Australia’s highest ranked men’s player, US Open quarter finalist Alex de Minaur, faces hotel quarantine in Melbourne like most other players.
Based in Europe, the 21-year-old world No.23 is on track to begin his season in Antalya, Turkey, from January 5 before taking his seat on a chartered plane heading for Melbourne in mid-January. De Minaur is also set to spearhead Australia’s assault on the ATP Cup teams tournament at Melbourne Park between February 1-5.
While Australian Open officials some weeks ago settled on a decision to postpone the junior events, they have revealed a full suite of events for Melbourne, including men’s doubles, women’s doubles, mixed doubles and wheelchair competitions.
TA have confirmed they are funding chartered planes and quarantine arrangements for up to 1100 tennis players and officials.

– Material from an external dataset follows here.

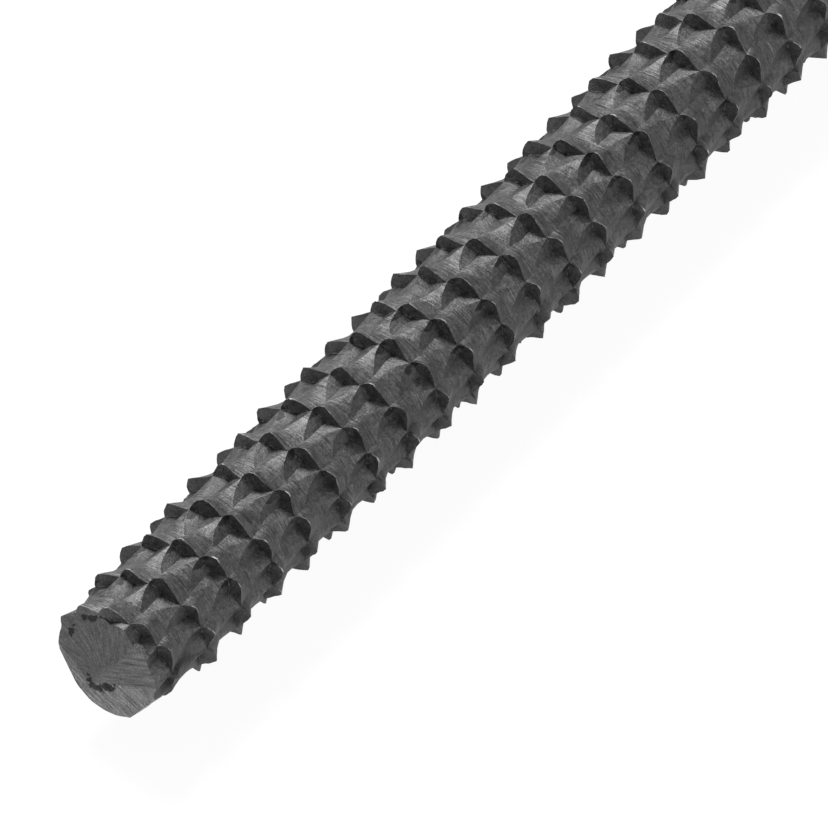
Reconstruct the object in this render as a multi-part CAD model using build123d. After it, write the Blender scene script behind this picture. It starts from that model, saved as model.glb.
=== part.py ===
from build123d import *
import math
import os

# Round rasp, made from one piece of steel.
# The blank is a round bar that tapers towards the tip. A punch has raised its teeth one after
# another along a single right-hand helix. Each tooth has a steep face towards the tip, a pit of
# two facets in front of the face, and a back that falls away to the bare blank behind it.
# Neighbouring teeth meet in a low joint, and the next turn lies about half a tooth aside.
# The end face at the tip is ground in flats: the upper part leans back, and the side where the
# teeth are ground down has two narrow bevels and a steep flat along its foot.
# Behind the teeth the heel is plain and round, and a square tapered tang takes the handle.
# The part lies along X with its tip at -X, and rests on Z = 0.

# Blank
body_length = 200.0
tip_radius = 2.77
full_radius = 3.81
taper_length = 160.0

# Layout of the teeth on the blank
heel_fade_length = 4.0
turn_advance = 2.75
whole_teeth_per_turn = 11
stagger_in_teeth = 0.451
first_joint_angle = 19.5
first_joint_along = 0.57

# One tooth, with lifts measured from the surface of the blank
joint_lift = 0.21
crest_lift = 0.66
crest_unevenness = 0.1
crest_bow = 0.14
crest_offset = -0.18
shoulder_bow_share = 0.7
shoulders = ((-0.4, 0.85), (0.1, 0.72))
punch_offset = -0.04
pit_depth = 0.21
pit_reach = 1.7
face_lean = 5.0
back_length = 1.4

# Smooth side at the tip, where the teeth are ground down to a share of their height
smooth_side_angle = 190.0
smooth_side_half_angle = 98.0
smooth_side_length = 2.9
smooth_side_fade = 1.0
smooth_side_share = 0.3

# Flats on the end face: direction about the axis, distance from the axis at the start, and slope
end_flats = ((309.0, 0.0, 8.0), (225.0, 1.97, 3.0), (156.0, 1.07, 3.0), (126.0, 2.58, 77.5))

# Heel and tang
heel_length = 12.0
heel_step = 0.09
heel_chamfer = 0.5
tang_length = 45.0
tang_root_width = 4.6
tang_end_width = 2.0
tang_corner = 0.4

teeth_per_turn = whole_teeth_per_turn + stagger_in_teeth
tooth_advance = turn_advance / teeth_per_turn
heel_radius = full_radius + heel_step
toothed_length = body_length - heel_length


def blank_radius(along):
    """Radius of the blank at a distance from the tip."""
    still_to_widen = max(0.0, 1.0 - along / taper_length)
    return full_radius - (full_radius - tip_radius) * still_to_widen


def tooth_strength(angle, row_along):
    """How fully a row is raised and sunk here: 1 for full teeth, 0 for the bare blank."""
    strength = min(1.0, (toothed_length - row_along) / heel_fade_length)
    off_side = abs((angle - smooth_side_angle + 180.0) % 360.0 - 180.0)
    if off_side < smooth_side_half_angle:
        regained = max(0.0, (row_along - smooth_side_length) / smooth_side_fade)
        strength = min(strength, smooth_side_share + (1.0 - smooth_side_share) * regained)
    return max(0.0, strength)


def uneven(number):
    """A fixed number from -0.5 to 0.5 that looks random, for one tooth."""
    return 0.5 * math.sin(number * number)


def lattice_point(place, behind, lift):
    """A point near the helix: its place in teeth, its distance behind the row, and its lift."""
    row_along = first_joint_along + place * tooth_advance
    along = row_along + behind
    degrees = first_joint_angle + place * 360.0 / teeth_per_turn
    radius = blank_radius(along) + lift * tooth_strength(degrees, row_along)
    angle = math.radians(degrees)
    return Vector(along, -radius * math.sin(angle), radius * math.cos(angle))


def joint(number):
    """The low point of the row between a tooth and the one before it."""
    return lattice_point(number, 0.0, joint_lift)


def pit_apex(number):
    """The sharp end of a tooth's pit, where the punch went in."""
    return lattice_point(number + 0.5 + punch_offset, -pit_reach, 0.0)


def tooth_facets(number):
    """The facets of one tooth: its pit, its steep face and its back."""
    face_run = (crest_lift + pit_depth) * math.tan(math.radians(face_lean))
    rise = crest_lift + crest_unevenness * uneven(number) - joint_lift
    shoulder_bow = shoulder_bow_share * crest_bow
    middle = number + 0.5
    start = joint(number)
    shoulder_a, shoulder_b = [
        lattice_point(middle + offset, shoulder_bow, joint_lift + rise * share)
        for offset, share in shoulders
    ]
    peak = lattice_point(middle + crest_offset, crest_bow, joint_lift + rise)
    end = joint(number + 1)
    deepest = lattice_point(middle + punch_offset, crest_bow - face_run, -pit_depth)
    foot = lattice_point(middle + punch_offset, back_length, 0.0)
    apex = pit_apex(number)
    crest = [start, shoulder_a, peak, shoulder_b, end]
    behind = number + whole_teeth_per_turn
    outline = crest + [pit_apex(behind + 1), joint(behind + 1), pit_apex(behind)]
    pit = [[start, apex, deepest], [deepest, apex, end]]
    face = [[deepest, second, first] for first, second in zip(crest, crest[1:])]
    back = [[foot, first, second] for first, second in zip(outline, outline[1:] + outline[:1])]
    return pit + face + back


def cut_flat(facets, depth):
    """Keep the side of the facets where depth is positive, with the directed edges of the cut."""
    kept = []
    cut_edges = []
    for facet in facets:
        depths = [depth(corner) for corner in facet]
        if min(depths) >= 0:
            kept.append(facet)
        elif max(depths) > 0:
            corners = []
            for i, corner in enumerate(facet):
                following = (i + 1) % len(facet)
                if depths[i] >= 0:
                    corners.append(corner)
                if depths[i] * depths[following] < 0:
                    share = depths[i] / (depths[i] - depths[following])
                    crossing = corner + (facet[following] - corner) * share
                    corners.append(crossing)
                    if depths[i] > 0:
                        leaving = crossing
                    else:
                        entering = crossing
            kept.append(corners)
            cut_edges.append((entering, leaving))
    return kept, cut_edges


def cut_and_close(facets, depth):
    """Cut the facets flat and close the cut with a fan of triangles."""
    kept, cut_edges = cut_flat(facets, depth)
    middle = sum((first for first, second in cut_edges), Vector()) / len(cut_edges)
    return kept + [[middle, first, second] for first, second in cut_edges]


def depth_behind(angle, distance, slope):
    """Depth behind a flat that leans towards an angle about the axis, from a distance off the axis."""
    outward = Vector(0.0, -math.sin(math.radians(angle)), math.cos(math.radians(angle)))
    rise = math.tan(math.radians(slope))
    return lambda point: point.X - (point.dot(outward) - distance) * rise


def toothed_bar():
    """Facets of the toothed bar with its end at the tip closed, and the edges at its open end."""
    first = -math.ceil((first_joint_along / turn_advance + 2.0) * teeth_per_turn)
    last = math.ceil((toothed_length / turn_advance + 1.0) * teeth_per_turn)
    facets = [facet for number in range(first, last) for facet in tooth_facets(number)]
    facets, open_edges = cut_flat(facets, lambda point: toothed_length - point.X)
    facets = cut_and_close(facets, lambda point: point.X)
    for angle, distance, slope in end_flats:
        facets = cut_and_close(facets, depth_behind(angle, distance, slope))
    return facets, open_edges


def heel_with_tang():
    """The plain round heel, with the square tang that tapers to its end."""
    heel_plane = Plane(origin=(toothed_length, 0, 0), z_dir=(1, 0, 0))
    heel = heel_plane * Cylinder(heel_radius, heel_length, align=(Align.CENTER, Align.CENTER, Align.MIN))
    heel = chamfer(heel.edges().sort_by(Axis.X)[-1], heel_chamfer)
    root = Plane(origin=(body_length, 0, 0), z_dir=(1, 0, 0))
    tang = loft([
        root * RectangleRounded(tang_root_width, tang_root_width, tang_corner),
        root.offset(tang_length) * RectangleRounded(tang_end_width, tang_end_width, tang_corner),
    ])
    return heel + tang


def rasp_solid():
    """The whole rasp, sewn from its tooth facets, its heel and the step between them."""
    facets, open_edges = toothed_bar()
    faces = [Face(Wire.make_polygon(corners)) for corners in facets]
    heel_faces = heel_with_tang().faces().sort_by(Axis.X)
    opening = Wire([Edge.make_line(first, second) for first, second in open_edges])
    step = Face(heel_faces[0].outer_wire(), [opening])
    return Solid(Shell(faces + [step] + heel_faces[1:]))


rasp = rasp_solid()
box = rasp.bounding_box()
rasp = Pos(-box.center().X, 0.0, -box.min.Z) * rasp
rasp.label = "rasp"
os.makedirs("parts", exist_ok=True)
export_step(rasp, "parts/rasp.step", write_pcurves=False)
print("faces", len(rasp.faces()), "valid", rasp.is_valid, "volume", round(rasp.volume, 1))
print("size", rasp.bounding_box().size, "axis height", round(-box.min.Z, 4))
print("tip at", round(-box.center().X, 4), "side offset", round(box.center().Y, 4))
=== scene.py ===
import math

import bmesh
import bpy
from bpy.props import FloatProperty, FloatVectorProperty, IntProperty, PointerProperty
from mathutils import Matrix, Vector


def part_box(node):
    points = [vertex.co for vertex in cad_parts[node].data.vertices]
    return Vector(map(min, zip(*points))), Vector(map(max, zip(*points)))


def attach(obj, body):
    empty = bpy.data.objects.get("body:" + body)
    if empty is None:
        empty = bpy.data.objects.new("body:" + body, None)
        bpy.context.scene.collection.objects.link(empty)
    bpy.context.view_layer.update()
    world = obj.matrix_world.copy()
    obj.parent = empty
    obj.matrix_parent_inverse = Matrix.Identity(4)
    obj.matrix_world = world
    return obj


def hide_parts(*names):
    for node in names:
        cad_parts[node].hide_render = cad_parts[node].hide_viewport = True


bl_info = {
    "name": "Round Rasp",
    "version": (1, 0, 0),
    "blender": (4, 5, 0),
    "location": "3D View > Sidebar > Rasp",
    "description": "Builds a round rasp with punched teeth, its plain heel and its tang",
    "category": "Add Mesh",
}

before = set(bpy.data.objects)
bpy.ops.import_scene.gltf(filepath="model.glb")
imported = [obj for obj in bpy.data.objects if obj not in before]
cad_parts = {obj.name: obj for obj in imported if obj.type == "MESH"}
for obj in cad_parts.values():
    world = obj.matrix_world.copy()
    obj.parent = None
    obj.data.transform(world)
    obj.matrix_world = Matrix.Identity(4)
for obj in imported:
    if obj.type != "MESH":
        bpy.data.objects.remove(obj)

MM = 0.001


# Node building


class Value:
    """A node's output. Used in a Python sum, it adds the Math node that the sum needs."""

    def __init__(self, nodes, socket):
        self.nodes = nodes
        self.socket = socket

    def math(self, operation, *others):
        return self.nodes.math(operation, self, *others)

    def __add__(self, other):
        return self.nodes.math("ADD", self, other)

    def __radd__(self, other):
        return self.nodes.math("ADD", other, self)

    def __sub__(self, other):
        return self.nodes.math("SUBTRACT", self, other)

    def __rsub__(self, other):
        return self.nodes.math("SUBTRACT", other, self)

    def __mul__(self, other):
        return self.nodes.math("MULTIPLY", self, other)

    def __rmul__(self, other):
        return self.nodes.math("MULTIPLY", other, self)

    def __truediv__(self, other):
        return self.nodes.math("DIVIDE", self, other)

    def __rtruediv__(self, other):
        return self.nodes.math("DIVIDE", other, self)

    def __neg__(self):
        return self.nodes.math("MULTIPLY", self, -1.0)


class Nodes:
    """The nodes of one tree, which may be a material, the world or Geometry Nodes."""

    def __init__(self, tree):
        self.tree = tree
        tree.nodes.clear()

    def add(self, kind, settings=None, inputs=None, output=0):
        """Adds a node, with its settings first and then its sockets, and gives one of its outputs."""
        node = self.tree.nodes.new(kind)
        for name, setting in (settings or {}).items():
            setattr(node, name, setting)
        for key, value in (inputs or {}).items():
            if isinstance(value, Value):
                self.tree.links.new(value.socket, node.inputs[key])
            else:
                node.inputs[key].default_value = value
        if not node.outputs:
            return None
        return Value(self, node.outputs[output])

    def math(self, operation, *values):
        return self.add("ShaderNodeMath", {"operation": operation}, dict(enumerate(values)))

    def smooth(self, value, start, end, low=0.0, high=1.0):
        """Goes smoothly from low to high as the value goes from start to end."""
        inputs = {"Value": value, "From Min": start, "From Max": end, "To Min": low, "To Max": high}
        return self.add("ShaderNodeMapRange", {"interpolation_type": "SMOOTHSTEP"}, inputs)

    def vector(self, x, y, z):
        return self.add("ShaderNodeCombineXYZ", None, {"X": x, "Y": y, "Z": z})

    def split(self, vector):
        """The X, Y and Z of a vector."""
        parts = self.add("ShaderNodeSeparateXYZ", None, {0: vector})
        return [Value(self, socket) for socket in parts.socket.node.outputs]

    def mix_colors(self, factor, first, second, blend="MIX"):
        settings = {"data_type": "RGBA", "blend_type": blend}
        return self.add("ShaderNodeMix", settings, {0: factor, 6: first, 7: second}, output=2)

    def grey(self, level):
        return self.add("ShaderNodeCombineColor", None, {"Red": level, "Green": level, "Blue": level})

    def noise(self, vector, scale, detail=2.0, roughness=0.5, seed=None):
        """Noise about 0.5. A seed gives another pattern at the same places."""
        inputs = {"Vector": vector, "Scale": scale, "Detail": detail, "Roughness": roughness}
        if seed is None:
            return self.add("ShaderNodeTexNoise", None, inputs)
        return self.add("ShaderNodeTexNoise", {"noise_dimensions": "4D"}, {**inputs, "W": seed})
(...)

The ATP this week superseded Tennis Australia in revealing details about the opening weeks of its 2021 calendar, confirming that a shortened ATP Cup – a teams event jointly backed by the men’s tour and TA – would keep its place on the calendar. The event will feature 12 nations instead of last year’s 24 teams when Serbia was triumphant under Novak Djokovic.
The relocated Adelaide International event will also be played in Melbourne at the same time.
TA continue to work towards hosting crowds at 50 per cent capacity for Melbourne Park during the Open, which, in a significant departure from the status quo, will be played away from school holidays.
Players will compete for more than $80 million in prize money during their time in Australia, with the total prize pool for the Australian Open remaining at last year’s level of $71.5 million. First-round losers will take home $100,000, up by 15 per cent from this year.
TA said there have also been significant increases to prize money for qualifying and other early rounds, with the full details still to be revealed.